--- BEGIN Given information ---

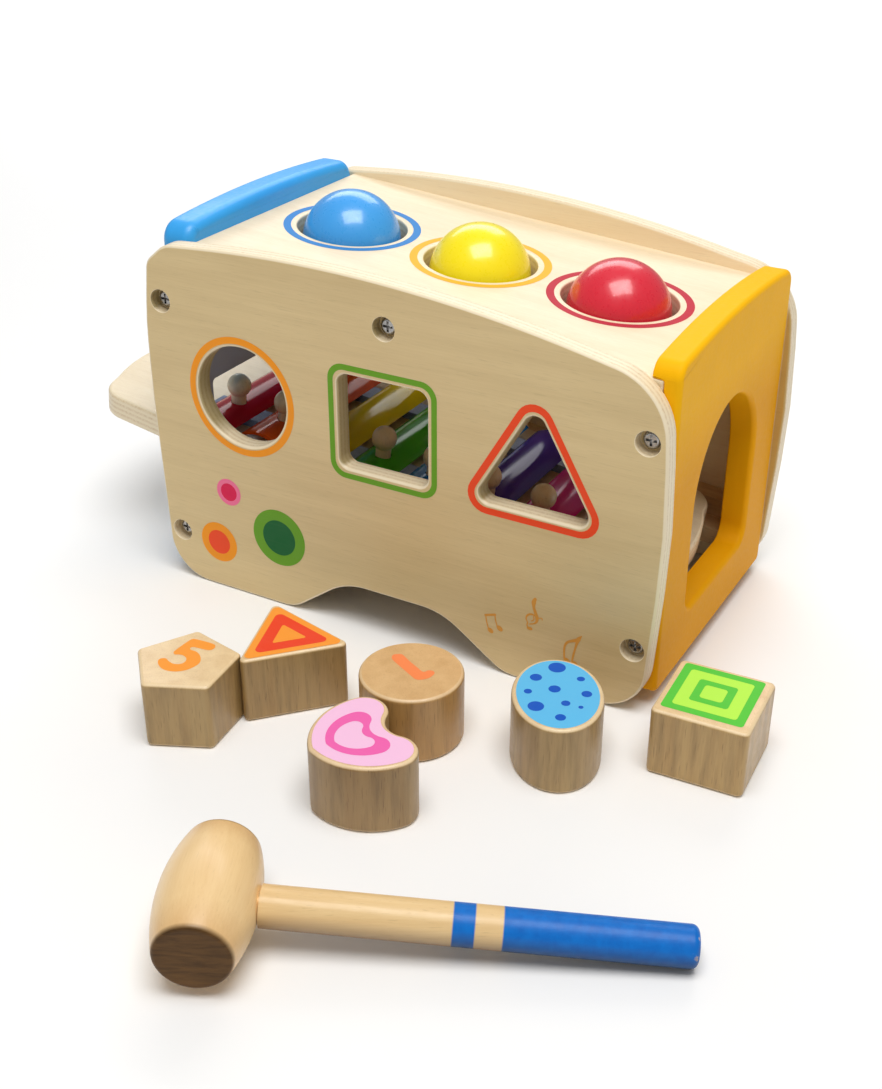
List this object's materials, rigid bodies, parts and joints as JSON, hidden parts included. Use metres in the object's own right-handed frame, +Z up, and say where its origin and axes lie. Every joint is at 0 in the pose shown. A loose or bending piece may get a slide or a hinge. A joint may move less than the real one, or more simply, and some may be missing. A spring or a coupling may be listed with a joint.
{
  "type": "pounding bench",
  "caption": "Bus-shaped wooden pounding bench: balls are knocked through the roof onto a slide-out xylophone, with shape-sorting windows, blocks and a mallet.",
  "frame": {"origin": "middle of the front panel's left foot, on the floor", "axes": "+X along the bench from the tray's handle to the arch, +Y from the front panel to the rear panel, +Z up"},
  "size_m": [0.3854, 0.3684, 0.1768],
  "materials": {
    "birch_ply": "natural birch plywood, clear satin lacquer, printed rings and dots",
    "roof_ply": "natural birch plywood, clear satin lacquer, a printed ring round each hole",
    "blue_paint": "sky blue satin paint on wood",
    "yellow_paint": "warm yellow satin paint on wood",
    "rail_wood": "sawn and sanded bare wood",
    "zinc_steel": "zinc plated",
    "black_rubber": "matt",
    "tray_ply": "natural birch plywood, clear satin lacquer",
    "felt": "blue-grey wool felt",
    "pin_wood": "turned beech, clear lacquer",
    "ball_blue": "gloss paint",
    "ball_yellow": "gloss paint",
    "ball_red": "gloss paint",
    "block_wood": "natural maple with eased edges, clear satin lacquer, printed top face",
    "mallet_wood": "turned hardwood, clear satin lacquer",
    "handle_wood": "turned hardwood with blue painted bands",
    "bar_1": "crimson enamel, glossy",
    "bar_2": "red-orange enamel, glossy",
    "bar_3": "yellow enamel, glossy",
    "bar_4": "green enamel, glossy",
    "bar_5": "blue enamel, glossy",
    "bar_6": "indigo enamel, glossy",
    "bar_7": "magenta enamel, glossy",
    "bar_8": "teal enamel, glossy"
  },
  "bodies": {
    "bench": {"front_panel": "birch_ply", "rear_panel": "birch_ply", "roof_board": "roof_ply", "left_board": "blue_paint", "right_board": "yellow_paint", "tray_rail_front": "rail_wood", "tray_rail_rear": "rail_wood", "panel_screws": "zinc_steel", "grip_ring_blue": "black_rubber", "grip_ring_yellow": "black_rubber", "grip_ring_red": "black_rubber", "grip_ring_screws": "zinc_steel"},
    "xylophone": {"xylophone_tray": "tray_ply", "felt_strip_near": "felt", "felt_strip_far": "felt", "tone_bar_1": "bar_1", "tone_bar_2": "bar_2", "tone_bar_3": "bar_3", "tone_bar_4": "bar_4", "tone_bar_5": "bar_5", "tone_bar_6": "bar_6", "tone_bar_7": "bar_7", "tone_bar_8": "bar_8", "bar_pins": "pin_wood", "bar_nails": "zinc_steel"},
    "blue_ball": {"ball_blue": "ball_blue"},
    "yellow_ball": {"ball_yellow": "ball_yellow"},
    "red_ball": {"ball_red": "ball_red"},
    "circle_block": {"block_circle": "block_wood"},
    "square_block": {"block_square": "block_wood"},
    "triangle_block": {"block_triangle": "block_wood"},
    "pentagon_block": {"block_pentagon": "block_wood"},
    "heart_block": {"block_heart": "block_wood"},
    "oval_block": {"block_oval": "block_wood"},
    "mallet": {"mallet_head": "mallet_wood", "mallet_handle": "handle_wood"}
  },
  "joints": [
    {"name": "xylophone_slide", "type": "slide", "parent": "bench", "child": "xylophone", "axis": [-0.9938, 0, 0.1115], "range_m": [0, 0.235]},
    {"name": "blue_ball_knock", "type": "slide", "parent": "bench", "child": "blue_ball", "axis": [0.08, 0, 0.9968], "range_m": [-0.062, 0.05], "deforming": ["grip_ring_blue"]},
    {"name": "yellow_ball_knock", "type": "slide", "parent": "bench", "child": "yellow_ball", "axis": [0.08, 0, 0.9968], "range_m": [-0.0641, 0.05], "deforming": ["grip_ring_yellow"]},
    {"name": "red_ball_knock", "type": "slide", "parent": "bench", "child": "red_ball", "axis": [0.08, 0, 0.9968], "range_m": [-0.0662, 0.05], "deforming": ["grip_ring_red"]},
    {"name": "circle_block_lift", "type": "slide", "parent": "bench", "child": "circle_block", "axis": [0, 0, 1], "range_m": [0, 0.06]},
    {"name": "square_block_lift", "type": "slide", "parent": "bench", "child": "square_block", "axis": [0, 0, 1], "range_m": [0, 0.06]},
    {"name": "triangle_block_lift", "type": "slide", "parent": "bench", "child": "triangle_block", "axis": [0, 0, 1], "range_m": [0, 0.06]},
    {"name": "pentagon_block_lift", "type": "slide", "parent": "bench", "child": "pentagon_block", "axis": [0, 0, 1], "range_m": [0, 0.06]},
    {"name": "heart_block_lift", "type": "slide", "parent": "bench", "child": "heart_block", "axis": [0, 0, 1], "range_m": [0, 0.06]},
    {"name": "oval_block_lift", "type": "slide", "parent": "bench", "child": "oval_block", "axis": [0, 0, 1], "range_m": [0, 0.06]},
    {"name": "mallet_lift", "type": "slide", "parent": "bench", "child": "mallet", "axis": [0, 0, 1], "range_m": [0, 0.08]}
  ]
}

--- END Given information ---

Recite the full listing above exactly.

| Reply |
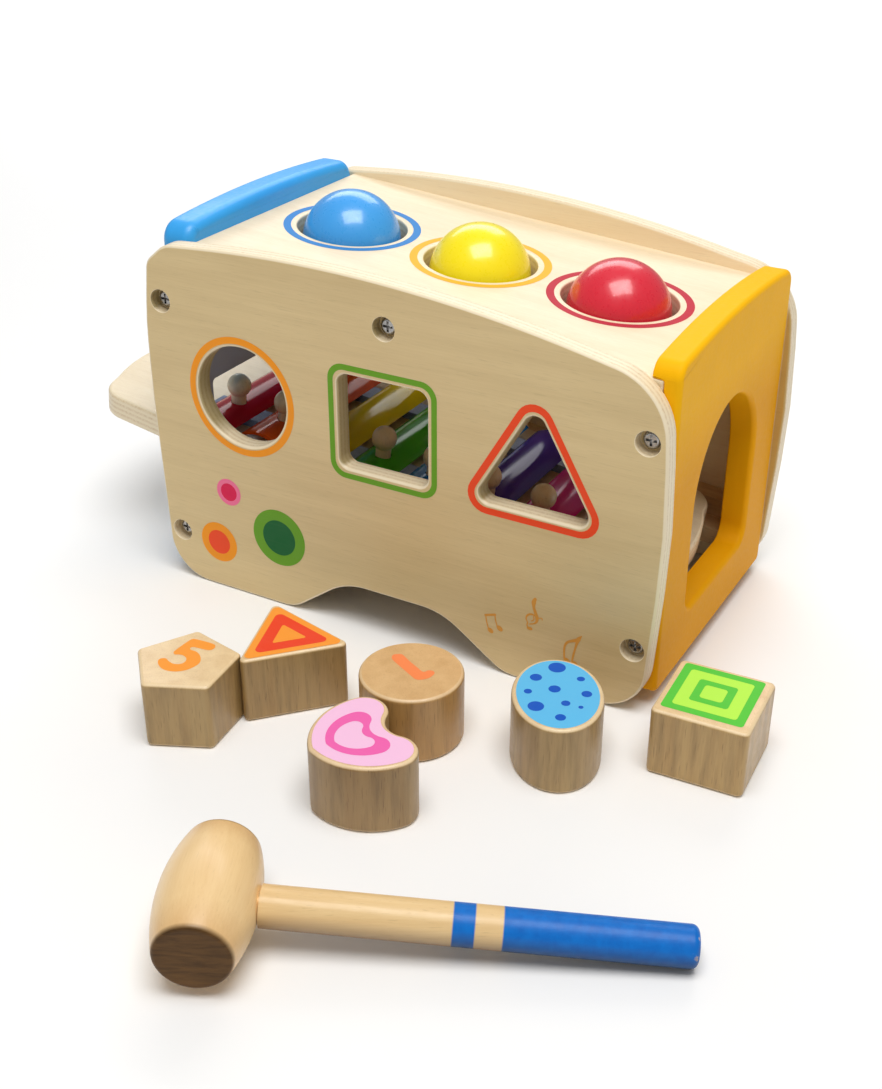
List this object's materials, rigid bodies, parts and joints as JSON, hidden parts included. Use metres in the object's own right-handed frame, +Z up, and say where its origin and axes lie. Every joint is at 0 in the pose shown. A loose or bending piece may get a slide or a hinge. A joint may move less than the real one, or more simply, and some may be missing. A spring or a coupling may be listed with a joint.
{
  "type": "pounding bench",
  "caption": "Bus-shaped wooden pounding bench: balls are knocked through the roof onto a slide-out xylophone, with shape-sorting windows, blocks and a mallet.",
  "frame": {"origin": "middle of the front panel's left foot, on the floor", "axes": "+X along the bench from the tray's handle to the arch, +Y from the front panel to the rear panel, +Z up"},
  "size_m": [0.3854, 0.3684, 0.1768],
  "materials": {
    "birch_ply": "natural birch plywood, clear satin lacquer, printed rings and dots",
    "roof_ply": "natural birch plywood, clear satin lacquer, a printed ring round each hole",
    "blue_paint": "sky blue satin paint on wood",
    "yellow_paint": "warm yellow satin paint on wood",
    "rail_wood": "sawn and sanded bare wood",
    "zinc_steel": "zinc plated",
    "black_rubber": "matt",
    "tray_ply": "natural birch plywood, clear satin lacquer",
    "felt": "blue-grey wool felt",
    "pin_wood": "turned beech, clear lacquer",
    "ball_blue": "gloss paint",
    "ball_yellow": "gloss paint",
    "ball_red": "gloss paint",
    "block_wood": "natural maple with eased edges, clear satin lacquer, printed top face",
    "mallet_wood": "turned hardwood, clear satin lacquer",
    "handle_wood": "turned hardwood with blue painted bands",
    "bar_1": "crimson enamel, glossy",
    "bar_2": "red-orange enamel, glossy",
    "bar_3": "yellow enamel, glossy",
    "bar_4": "green enamel, glossy",
    "bar_5": "blue enamel, glossy",
    "bar_6": "indigo enamel, glossy",
    "bar_7": "magenta enamel, glossy",
    "bar_8": "teal enamel, glossy"
  },
  "bodies": {
    "bench": {"front_panel": "birch_ply", "rear_panel": "birch_ply", "roof_board": "roof_ply", "left_board": "blue_paint", "right_board": "yellow_paint", "tray_rail_front": "rail_wood", "tray_rail_rear": "rail_wood", "panel_screws": "zinc_steel", "grip_ring_blue": "black_rubber", "grip_ring_yellow": "black_rubber", "grip_ring_red": "black_rubber", "grip_ring_screws": "zinc_steel"},
    "xylophone": {"xylophone_tray": "tray_ply", "felt_strip_near": "felt", "felt_strip_far": "felt", "tone_bar_1": "bar_1", "tone_bar_2": "bar_2", "tone_bar_3": "bar_3", "tone_bar_4": "bar_4", "tone_bar_5": "bar_5", "tone_bar_6": "bar_6", "tone_bar_7": "bar_7", "tone_bar_8": "bar_8", "bar_pins": "pin_wood", "bar_nails": "zinc_steel"},
    "blue_ball": {"ball_blue": "ball_blue"},
    "yellow_ball": {"ball_yellow": "ball_yellow"},
    "red_ball": {"ball_red": "ball_red"},
    "circle_block": {"block_circle": "block_wood"},
    "square_block": {"block_square": "block_wood"},
    "triangle_block": {"block_triangle": "block_wood"},
    "pentagon_block": {"block_pentagon": "block_wood"},
    "heart_block": {"block_heart": "block_wood"},
    "oval_block": {"block_oval": "block_wood"},
    "mallet": {"mallet_head": "mallet_wood", "mallet_handle": "handle_wood"}
  },
  "joints": [
    {"name": "xylophone_slide", "type": "slide", "parent": "bench", "child": "xylophone", "axis": [-0.9938, 0, 0.1115], "range_m": [0, 0.235]},
    {"name": "blue_ball_knock", "type": "slide", "parent": "bench", "child": "blue_ball", "axis": [0.08, 0, 0.9968], "range_m": [-0.062, 0.05], "deforming": ["grip_ring_blue"]},
    {"name": "yellow_ball_knock", "type": "slide", "parent": "bench", "child": "yellow_ball", "axis": [0.08, 0, 0.9968], "range_m": [-0.0641, 0.05], "deforming": ["grip_ring_yellow"]},
    {"name": "red_ball_knock", "type": "slide", "parent": "bench", "child": "red_ball", "axis": [0.08, 0, 0.9968], "range_m": [-0.0662, 0.05], "deforming": ["grip_ring_red"]},
    {"name": "circle_block_lift", "type": "slide", "parent": "bench", "child": "circle_block", "axis": [0, 0, 1], "range_m": [0, 0.06]},
    {"name": "square_block_lift", "type": "slide", "parent": "bench", "child": "square_block", "axis": [0, 0, 1], "range_m": [0, 0.06]},
    {"name": "triangle_block_lift", "type": "slide", "parent": "bench", "child": "triangle_block", "axis": [0, 0, 1], "range_m": [0, 0.06]},
    {"name": "pentagon_block_lift", "type": "slide", "parent": "bench", "child": "pentagon_block", "axis": [0, 0, 1], "range_m": [0, 0.06]},
    {"name": "heart_block_lift", "type": "slide", "parent": "bench", "child": "heart_block", "axis": [0, 0, 1], "range_m": [0, 0.06]},
    {"name": "oval_block_lift", "type": "slide", "parent": "bench", "child": "oval_block", "axis": [0, 0, 1], "range_m": [0, 0.06]},
    {"name": "mallet_lift", "type": "slide", "parent": "bench", "child": "mallet", "axis": [0, 0, 1], "range_m": [0, 0.08]}
  ]
}